Task requirements
Take down each entry exactly as written.

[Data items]
◇ ◇ ◇ ◇ ◇ ◇ ◇

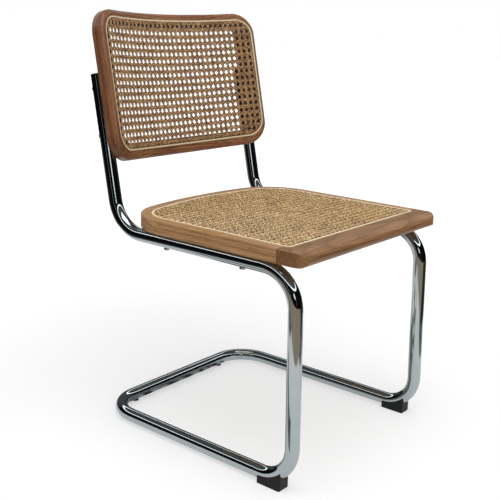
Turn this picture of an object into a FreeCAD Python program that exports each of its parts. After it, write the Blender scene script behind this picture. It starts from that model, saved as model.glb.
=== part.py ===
import FreeCAD, Part
import math
import os
import Sketcher

# Cantilever dining chair. One bent steel tube makes the floor loop, the front legs, the seat
# rails and the uprights. A wooden seat frame lies on the rails and a curved wooden back frame
# hangs on the uprights, each filled with woven cane held by a reed in a groove.
# Frame: the origin is on the floor under the middle of the chair, the front faces -Y, +Z is up.
# Left and right are as seen by someone who stands in front of the chair: left is -X.

doc = FreeCAD.newDocument("CantileverChair")

# Driving sizes, in millimetres and degrees.
SIZES = (
    ("tube_across", 25.4),
    ("tube_wall", 2.0),
    ("tube_spacing", 424.0),
    ("floor_gap", 3.0),
    ("rail_height", 385.0),
    ("leg_top_y", -250.9),
    ("leg_foot_y", -261.4),
    ("rear_tube_y", 196.4),
    ("upright_root_y", 162.6),
    ("upright_length", 295.6),
    ("back_lean", 12.2),
    ("upright_bend", 72.0),
    ("knee_bend", 67.0),
    ("foot_bend", 62.0),
    ("rear_bend", 70.0),
    ("loop_straight", 90.0),
    ("plug_flange", 3.0),
    ("plug_stem", 14.0),
    ("plug_clearance", 0.2),
    ("plug_edge", 1.2),
    ("seat_width", 460.0),
    ("seat_thick", 26.0),
    ("seat_rear_y", 161.0),
    ("seat_corner", 107.0),
    ("seat_bow", 838.0),
    ("seat_edge", 2.5),
    ("joint_y", -221.5),
    ("nose_y", -275.0),
    ("nose_round", 11.0),
    ("nose_waterfall", 34.0),
    ("nose_corner", 24.0),
    ("cane_thick", 1.0),
    ("reed_proud", 0.8),
    ("reed_edge", 1.0),
    ("groove_width", 5.6),
    ("groove_depth", 6.0),
    ("groove_play", 0.3),
    ("seat_groove_inset", 22.3),
    ("seat_groove_rear_inset", 21.8),
    ("seat_groove_front_inset", 43.1),
    ("seat_groove_corner", 72.0),
    ("seat_groove_bow", 704.0),
    ("seat_groove_front_corner", 8.0),
    ("seat_rim", 14.0),
    ("seat_mesh_pitch", 22.0),
    ("mesh_strand", 5.0),
    ("back_width", 456.4),
    ("back_height", 287.6),
    ("back_thick", 29.5),
    ("back_curve", 567.5),
    ("back_corner", 48.7),
    ("back_edge", 8.0),
    ("back_along", 271.7),
    ("back_seating", 1.8),
    ("back_groove_inset", 10.7),
    ("back_groove_top_inset", 12.75),
    ("back_groove_bottom_inset", 17.05),
    ("back_groove_corner", 38.0),
    ("back_rim", 15.5),
    ("back_mesh_pitch", 20.0),
    ("breadth_strands", 3),
    ("scallop_play", 1.0),
    ("screw_shank", 6.0),
    ("screw_play", 0.5),
    ("screw_head", 10.5),
    ("screw_head_high", 3.5),
    ("screw_head_round", 1.4),
    ("screw_socket", 4.0),
    ("screw_socket_deep", 2.0),
    ("insert_across", 9.0),
    ("insert_long", 12.0),
    ("seat_screw_front_y", -139.0),
    ("seat_screw_rear_y", 38.0),
    ("back_screw_high", 0.0),
    ("back_screw_low", -90.0),
    ("dowel_across", 8.0),
    ("dowel_long", 30.0),
    ("dowel_from_side", 11.0),
    ("dowel_spacing", 14.0),
    ("dowel_drop", 16.0),
    ("dowel_play", 0.1),
    ("dowel_chamfer", 0.8),
    ("foot_width", 28.0),
    ("foot_rear_y", -196.2),
    ("foot_front_y", -245.3),
    ("foot_below_axis", 3.0),
    ("foot_corner", 3.0),
    ("foot_screw_y", -214.0),
    ("foot_screw_shank", 3.5),
    ("foot_screw_head", 7.0),
    ("foot_screw_head_high", 1.4),
    ("foot_screw_recess", 0.6),
    ("foot_screw_reach", 8.0),
    ("glide_spacing", 266.0),
    ("glide_across", 14.0),
    ("glide_rise", 2.5),
    ("glide_round", 1.5),
)

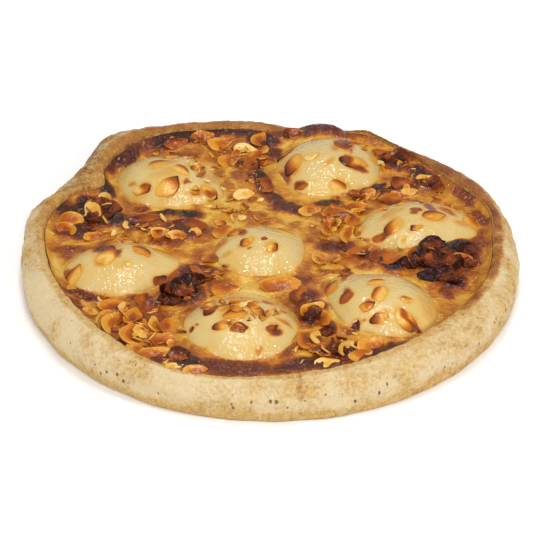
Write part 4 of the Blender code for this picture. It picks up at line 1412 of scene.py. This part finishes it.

◇ ◇ ◇ ◇ ◇ ◇ ◇

Result for this exercise
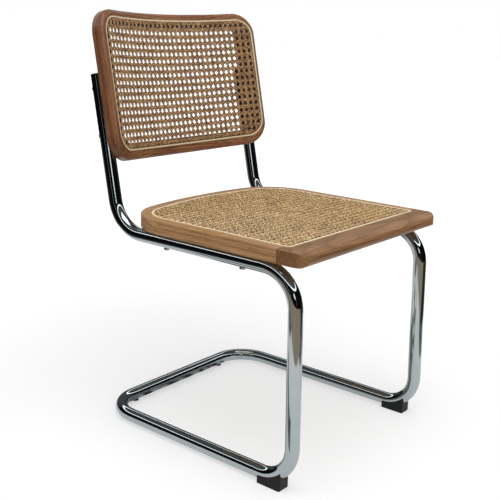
Turn this picture of an object into a FreeCAD Python program that exports each of its parts. After it, write the Blender scene script behind this picture. It starts from that model, saved as model.glb.
=== part.py ===
import FreeCAD, Part
import math
import os
import Sketcher

# Cantilever dining chair. One bent steel tube makes the floor loop, the front legs, the seat
# rails and the uprights. A wooden seat frame lies on the rails and a curved wooden back frame
# hangs on the uprights, each filled with woven cane held by a reed in a groove.
# Frame: the origin is on the floor under the middle of the chair, the front faces -Y, +Z is up.
# Left and right are as seen by someone who stands in front of the chair: left is -X.

doc = FreeCAD.newDocument("CantileverChair")

# Driving sizes, in millimetres and degrees.
SIZES = (
    ("tube_across", 25.4),
    ("tube_wall", 2.0),
    ("tube_spacing", 424.0),
    ("floor_gap", 3.0),
    ("rail_height", 385.0),
    ("leg_top_y", -250.9),
    ("leg_foot_y", -261.4),
    ("rear_tube_y", 196.4),
    ("upright_root_y", 162.6),
    ("upright_length", 295.6),
    ("back_lean", 12.2),
    ("upright_bend", 72.0),
    ("knee_bend", 67.0),
    ("foot_bend", 62.0),
    ("rear_bend", 70.0),
    ("loop_straight", 90.0),
    ("plug_flange", 3.0),
    ("plug_stem", 14.0),
    ("plug_clearance", 0.2),
    ("plug_edge", 1.2),
    ("seat_width", 460.0),
    ("seat_thick", 26.0),
    ("seat_rear_y", 161.0),
    ("seat_corner", 107.0),
    ("seat_bow", 838.0),
    ("seat_edge", 2.5),
    ("joint_y", -221.5),
    ("nose_y", -275.0),
    ("nose_round", 11.0),
    ("nose_waterfall", 34.0),
    ("nose_corner", 24.0),
    ("cane_thick", 1.0),
    ("reed_proud", 0.8),
    ("reed_edge", 1.0),
    ("groove_width", 5.6),
    ("groove_depth", 6.0),
    ("groove_play", 0.3),
    ("seat_groove_inset", 22.3),
    ("seat_groove_rear_inset", 21.8),
    ("seat_groove_front_inset", 43.1),
    ("seat_groove_corner", 72.0),
    ("seat_groove_bow", 704.0),
    ("seat_groove_front_corner", 8.0),
    ("seat_rim", 14.0),
    ("seat_mesh_pitch", 22.0),
    ("mesh_strand", 5.0),
    ("back_width", 456.4),
    ("back_height", 287.6),
    ("back_thick", 29.5),
    ("back_curve", 567.5),
    ("back_corner", 48.7),
    ("back_edge", 8.0),
    ("back_along", 271.7),
    ("back_seating", 1.8),
    ("back_groove_inset", 10.7),
    ("back_groove_top_inset", 12.75),
    ("back_groove_bottom_inset", 17.05),
    ("back_groove_corner", 38.0),
    ("back_rim", 15.5),
    ("back_mesh_pitch", 20.0),
    ("breadth_strands", 3),
    ("scallop_play", 1.0),
    ("screw_shank", 6.0),
    ("screw_play", 0.5),
    ("screw_head", 10.5),
    ("screw_head_high", 3.5),
    ("screw_head_round", 1.4),
    ("screw_socket", 4.0),
    ("screw_socket_deep", 2.0),
    ("insert_across", 9.0),
    ("insert_long", 12.0),
    ("seat_screw_front_y", -139.0),
    ("seat_screw_rear_y", 38.0),
    ("back_screw_high", 0.0),
    ("back_screw_low", -90.0),
    ("dowel_across", 8.0),
    ("dowel_long", 30.0),
    ("dowel_from_side", 11.0),
    ("dowel_spacing", 14.0),
    ("dowel_drop", 16.0),
    ("dowel_play", 0.1),
    ("dowel_chamfer", 0.8),
    ("foot_width", 28.0),
    ("foot_rear_y", -196.2),
    ("foot_front_y", -245.3),
    ("foot_below_axis", 3.0),
    ("foot_corner", 3.0),
    ("foot_screw_y", -214.0),
    ("foot_screw_shank", 3.5),
    ("foot_screw_head", 7.0),
    ("foot_screw_head_high", 1.4),
    ("foot_screw_recess", 0.6),
    ("foot_screw_reach", 8.0),
    ("glide_spacing", 266.0),
    ("glide_across", 14.0),
    ("glide_rise", 2.5),
    ("glide_round", 1.5),
)

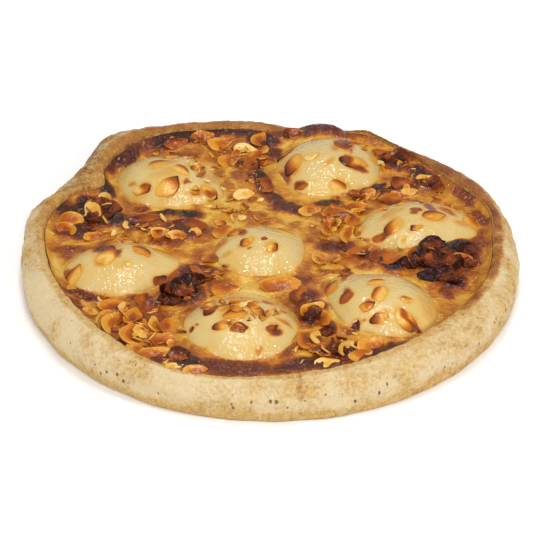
Write part 4 of the Blender code for this picture. It picks up at line 1412 of scene.py. This part finishes it.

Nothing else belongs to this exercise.